正しい答えが出せるかも大切ですが、私はどういったコミュニケーションをとるかの方を重視しています。
例えば、
「こうでしょ、ここはこうでしょ。え〜こうでしょ!」
「いや〜それってどうなんですかねぇ〜(嘲笑)」
このような、少し攻撃的なコミュニケーションをとる方もいますし、
「最近コーディングしてないから分かんないっす!」
「Java...分かんないっす...」
なんでこの面談きた? って方もいます。
逆に、答えられなくても、
「すみません、この処理ってこういうことですか?」
このように、問題解決に向けて前向きなコミュニケーションをとる方もいます。これは実際の業務でも大事なスキルです。事前に確認することで、トラブルを減らせると考えています。
実際に、私はこういった問題を出しております。
下記のようなJavaのコードを10-15分程度の間で見せ、それに関する質問を投げかけます。
public class Fibonacci {
public static int fibonacci(int n) {
if (n <= 1) {
return n;
}
return fibonacci(n - 1) + fibonacci(n - 2);
}
public static void main(String[] args) {
int result = fibonacci(5);
System.out.println("Fibonacci(5) = " + result);
}
}
質問例:
Q.このコードを実行した際の出力結果は何ですか?
Q.このコードをレビューするとすれば、どのような指摘をあげますか?
言語モデルの活用に関する質問を取り入れる
近年、ChatGPTやGitHub Copilotのような言語モデルを活用したAI技術が急速に発展・普及しており、これらの技術を活用することで、エンジニアの情報処理能力に天と地の差が出ると考えております。
しかし、多くのエンジニアがまだこれらの技術に触れていないのも事実です。
セキュリティ上の制約や業務環境の問題で、これらの技術を導入することが難しいケースも存在します。ただ、このような最新の技術トレンドに疎いことは、エンジニアとしての情報収集能力や適応能力に疑問を感じさせます。

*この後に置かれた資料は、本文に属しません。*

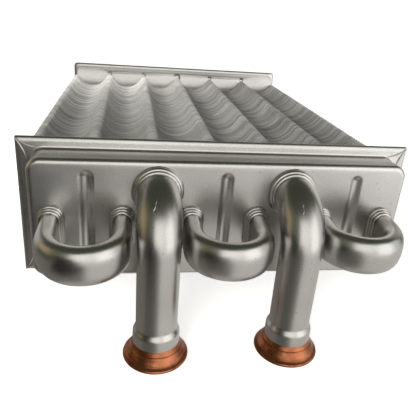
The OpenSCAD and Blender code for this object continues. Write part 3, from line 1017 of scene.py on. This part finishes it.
room()
softbox("window", 116, 12, 1.1, 1.6, 1.1, 0.75, (0.99, 1.0, 1.0))
softbox("left_lamp", -150, 26, 0.7, 0.3, 0.3, 11, (1.0, 0.99, 0.97), mirrored=False)
lamp("fin_lamp", (-0.085, 0.065, 0.16), (0.0, 0.14, 0.06), 0.06, 0.06, 27, (1.0, 0.985, 0.97),
     mirrored=False)


def reflected_shade_card():
    """A dark card in front on the left, lying on the table and up a low stand behind. Only the
    paint mirrors it: it paints reflected shade, the dark spots on the left of the bends."""
    half_wide = 0.065
    lying = 0.115
    standing = 0.085
    spot = (-0.165, -0.30, 0)
    turn = math.radians(-40)
    bm = bmesh.new()
    verts = bmesh.ops.create_grid(bm, x_segments=1, y_segments=2, size=1)["verts"]
    for vert in verts:
        vert.co = Vector((vert.co.x * half_wide, max(vert.co.y, 0) * lying,
                          max(-vert.co.y, 0) * standing + 0.001))
    place = Matrix.Translation(spot) @ Matrix.Rotation(turn, 4, "Z")
    bmesh.ops.transform(bm, matrix=place, verts=verts)
    mesh = bpy.data.meshes.new("reflected_shade_card")
    bm.to_mesh(mesh)
    bm.free()
    # A near black card: painted shade, seen only in reflections.
    mesh.materials.append(stage_material("reflected_shade_card", (0.012, 0.012, 0.01), 0.0))
    card = bpy.data.objects.new("reflected_shade_card", mesh)
    bpy.context.collection.objects.link(card)
    card.visible_camera = False
    card.visible_diffuse = False
    card.visible_shadow = False


reflected_shade_card()

world = bpy.data.worlds.new("room")
bpy.context.scene.world = world
world.use_nodes = True
world.node_tree.nodes["Background"].inputs["Color"].default_value = tone(0.04, 0.043, 0.03)

CAMERA_PLACE = (-0.04228, -0.31975, 0.1455)
camera = bpy.data.cameras.new("camera")
camera.sensor_width = 36
camera.lens = 41.04
camera.clip_start = 0.01
camera.clip_end = 10
eye = bpy.data.objects.new("camera", camera)
bpy.context.collection.objects.link(eye)
across = Vector((0.9868, -0.1444, 0.0729))
upwards = Vector((-0.0089, 0.4018, 0.9157))
backwards = across.cross(upwards)
turned = Matrix((across, upwards, backwards)).transposed().to_4x4()
eye.matrix_world = Matrix.Translation(CAMERA_PLACE) @ turned
bpy.context.scene.camera = eye
bpy.context.scene.view_settings.view_transform = "Standard"
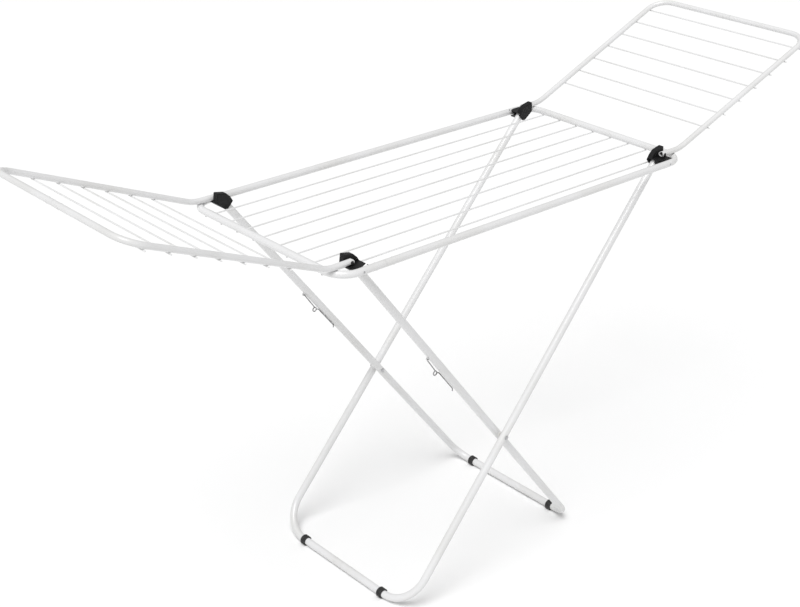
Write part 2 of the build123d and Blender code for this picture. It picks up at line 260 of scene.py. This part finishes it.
@dataclass(frozen=True)
class WhiteCoating:
    """Baked epoxy coating on tube and wire: smooth and bright, with a faint orange peel."""

    clean: tuple[float, float, float] = (0.74, 0.74, 0.745)
    dusty: tuple[float, float, float] = (0.69, 0.688, 0.68)
    rub: tuple[float, float, float] = (0.54, 0.54, 0.55)
    gloss: float = 0.30
    peel_per_metre: float = 520.0
    peel_depth: float = 0.00005
    grain_per_metre: float = 2600.0
    grain_depth: float = 0.000012

    def material(self) -> bpy.types.Material:
        """Build the material: drifting tone, sparse rub marks and two scales of relief."""
        paint = Paint("white_epoxy_coating")
        drift = paint.noise(9.0, 3.0).ramp(0.35, 0.75)
        rubs = paint.noise(140.0, 4.0, (1.0, 1.0, 2.5)).ramp(0.70, 0.80)
        rubs = rubs * paint.noise(11.0).ramp(0.5, 0.7)
        tone = paint.between(drift, self.clean, self.dusty)
        colour = paint.graph.add("ShaderNodeMix", {"data_type": "RGBA"},
                                 {0: rubs * 0.35, 6: tone, 7: (*self.rub, 1.0)}).outputs[2]
        peel = paint.noise(self.peel_per_metre, 2.0)
        grain = paint.noise(self.grain_per_metre, 2.0)
        relief = paint.bump(peel, self.peel_depth)
        relief = paint.bump(grain, self.grain_depth, 0.6, relief)
        return paint.dress(Base_Color=colour, Roughness=self.gloss + 0.06 * drift + 0.18 * rubs,
                           Normal=relief, Coat_Weight=0.35, Coat_Roughness=0.12, IOR=1.52)


@dataclass(frozen=True)
class BlackMoulding:
    """Moulded black plastic with a fine spark texture and a few pale scuffs."""

    deep: tuple[float, float, float] = (0.006, 0.006, 0.0065)
    worn: tuple[float, float, float] = (0.024, 0.024, 0.026)
    gloss: float = 0.25
    texture_per_metre: float = 2200.0
    texture_depth: float = 0.00006

    def material(self) -> bpy.types.Material:
        """Build the material: spark texture, flow shading and scuffs."""
        paint = Paint("black_moulded_plastic")
        flow = paint.noise(55.0, 2.0).ramp(0.35, 0.7)
        scuffs = paint.noise(420.0, 5.0, (1.0, 3.0, 1.0)).ramp(0.63, 0.75)
        colour = paint.between(scuffs * 0.5 + flow * 0.25, self.deep, self.worn)
        spark = paint.noise(self.texture_per_metre, 3.0)
        return paint.dress(Base_Color=colour, Roughness=0.46 + 0.12 * flow + 0.15 * scuffs,
                           Normal=paint.bump(spark, self.texture_depth), Specular_IOR_Level=self.gloss)


@dataclass(frozen=True)
class FootRubber:
    """Soft black rubber with a dusty bloom."""

    deep: tuple[float, float, float] = (0.014, 0.014, 0.014)
    bloom: tuple[float, float, float] = (0.07, 0.069, 0.066)
    pore_per_metre: float = 1500.0
    pore_depth: float = 0.00008

    def material(self) -> bpy.types.Material:
        """Build the material: pores and bloom."""
        paint = Paint("black_foot_rubber")
        bloom = paint.noise(160.0, 4.0).ramp(0.45, 0.8)
        colour = paint.between(bloom * 0.6, self.deep, self.bloom)
        pores = paint.noise(self.pore_per_metre, 3.0)
        return paint.dress(Base_Color=colour, Roughness=0.62 + 0.2 * bloom,
                           Normal=paint.bump(pores, self.pore_depth), IOR=1.5)


@dataclass(frozen=True)
class DrawnWire:
    """Bare spring wire, dark grey, with drawing marks and a light oil film."""

    bright: tuple[float, float, float] = (0.36, 0.36, 0.37)
    dark: tuple[float, float, float] = (0.17, 0.165, 0.16)
    mark_per_metre: float = 1800.0
    mark_depth: float = 0.00003

    def material(self) -> bpy.types.Material:
        """Build the material: streaks and darker patches."""
        paint = Paint("drawn_spring_wire")
        patches = paint.noise(120.0, 4.0).ramp(0.4, 0.7)
        marks = paint.noise(self.mark_per_metre, 3.0, (0.15, 1.0, 1.0))
        colour = paint.between(patches, self.bright, self.dark)
        return paint.dress(Base_Color=colour, Metallic=1.0 - 0.15 * patches,
                           Roughness=0.30 + 0.2 * patches + 0.08 * marks,
                           Normal=paint.bump(marks, self.mark_depth))


@dataclass(frozen=True)
class ZincPlate:
    """Dull zinc plate on pins, rivets and ferrules, with a faint crystal pattern."""

    light: tuple[float, float, float] = (0.62, 0.62, 0.63)
    dark: tuple[float, float, float] = (0.42, 0.42, 0.43)
    crystal_per_metre: float = 600.0
    scratch_per_metre: float = 2500.0
    scratch_depth: float = 0.00002

    def material(self) -> bpy.types.Material:
        """Build the material: crystals and fine scratches."""
        paint = Paint("zinc_plated_steel")
        crystals = paint.cells(self.crystal_per_metre)
        film = paint.noise(90.0, 3.0).ramp(0.4, 0.75)
        scratches = paint.noise(self.scratch_per_metre, 2.0, (1.0, 0.1, 1.0))
        colour = paint.between(0.4 * crystals + 0.5 * film, self.light, self.dark)
        return paint.dress(Base_Color=colour, Metallic=1.0 - 0.1 * film,
                           Roughness=0.32 + 0.15 * crystals + 0.1 * film,
                           Normal=paint.bump(scratches, self.scratch_depth))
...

私は、現代のソフトウェアエンジニアにとって、言語モデルの理解や活用は必須のスキルの一つだと考えています。そこで、面接では、言語モデルをどのように活用しているか、またはなぜ活用していないのかの理由を質問しています。
まとめ
良い人材と働くことよりも環境・現場とマッチしていない人材と働かないことが大事。
なので、面談ではマッチしてない部分の確認を主軸で行うべきだなぁと思いました。
こんな観点もあるよ〜 や こんな質問も良いよ〜 などあればアドバイスをいただきたいです!